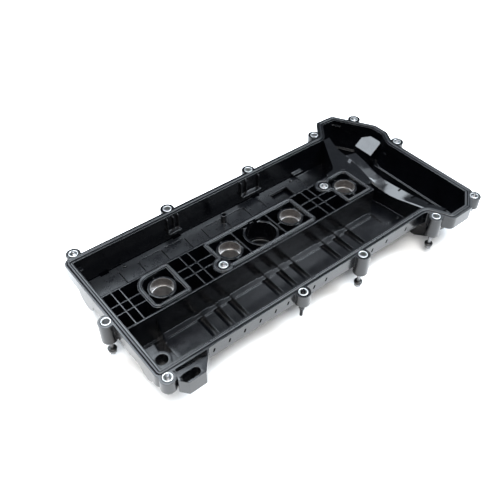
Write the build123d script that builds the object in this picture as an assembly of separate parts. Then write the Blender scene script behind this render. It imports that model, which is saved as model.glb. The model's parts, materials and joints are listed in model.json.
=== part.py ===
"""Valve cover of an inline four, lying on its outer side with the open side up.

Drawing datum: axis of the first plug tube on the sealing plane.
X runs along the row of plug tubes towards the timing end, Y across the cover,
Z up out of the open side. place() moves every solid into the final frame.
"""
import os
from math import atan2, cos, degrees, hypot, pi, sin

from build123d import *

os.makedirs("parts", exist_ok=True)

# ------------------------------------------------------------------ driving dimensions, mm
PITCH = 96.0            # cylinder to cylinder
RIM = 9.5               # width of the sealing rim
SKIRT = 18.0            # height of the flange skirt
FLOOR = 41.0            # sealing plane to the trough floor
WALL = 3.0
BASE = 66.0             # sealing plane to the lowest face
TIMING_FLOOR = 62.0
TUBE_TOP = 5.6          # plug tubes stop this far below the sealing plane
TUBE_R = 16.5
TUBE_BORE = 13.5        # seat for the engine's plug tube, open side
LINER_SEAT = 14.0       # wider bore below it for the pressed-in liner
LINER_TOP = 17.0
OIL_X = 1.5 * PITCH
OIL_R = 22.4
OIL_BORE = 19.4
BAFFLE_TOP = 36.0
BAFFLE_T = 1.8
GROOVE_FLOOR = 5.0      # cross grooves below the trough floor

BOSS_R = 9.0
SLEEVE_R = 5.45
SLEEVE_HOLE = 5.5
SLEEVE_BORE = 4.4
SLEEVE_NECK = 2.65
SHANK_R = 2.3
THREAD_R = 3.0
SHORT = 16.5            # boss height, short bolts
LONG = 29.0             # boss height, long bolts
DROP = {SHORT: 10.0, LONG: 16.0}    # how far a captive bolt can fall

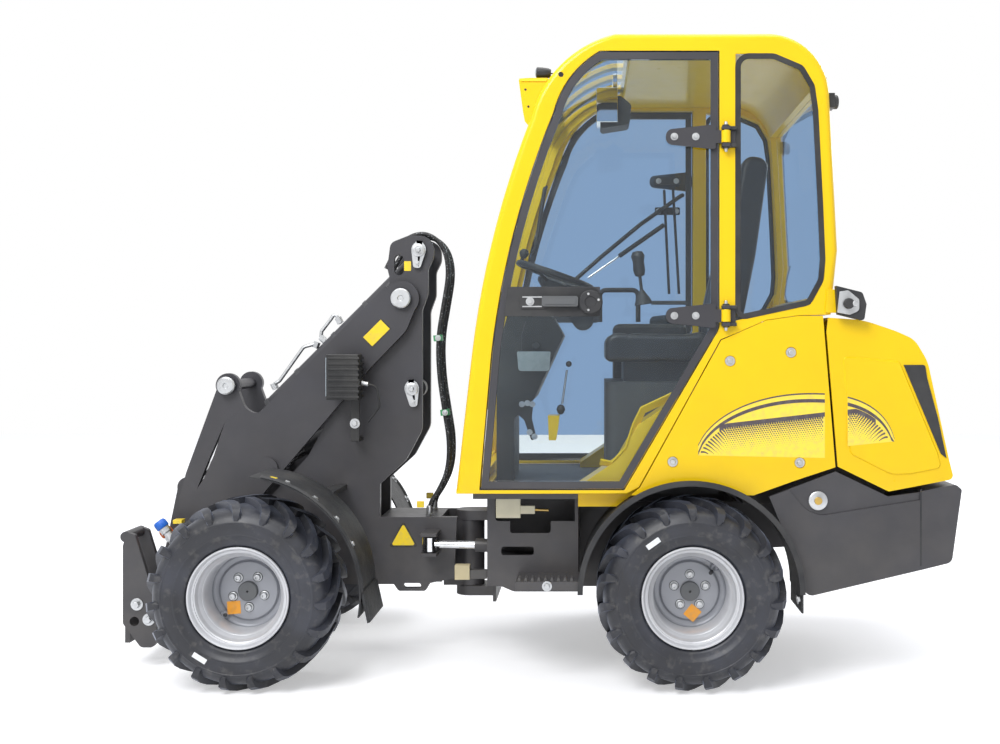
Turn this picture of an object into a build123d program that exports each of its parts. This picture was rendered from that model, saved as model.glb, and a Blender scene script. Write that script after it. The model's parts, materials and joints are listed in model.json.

**STATED EXERCISE**
Only lines holding the string "script" are wanted; gather each one from the entries above.

**SOLUTION FOR THIS EXERCISE**
Write the build123d script that builds the object in this picture as an assembly of separate parts. Then write the Blender scene script behind this render. It imports that model, which is saved as model.glb. The model's parts, materials and joints are listed in model.json.
Turn this picture of an object into a build123d program that exports each of its parts. This picture was rendered from that model, saved as model.glb, and a Blender scene script. Write that script after it. The model's parts, materials and joints are listed in model.json.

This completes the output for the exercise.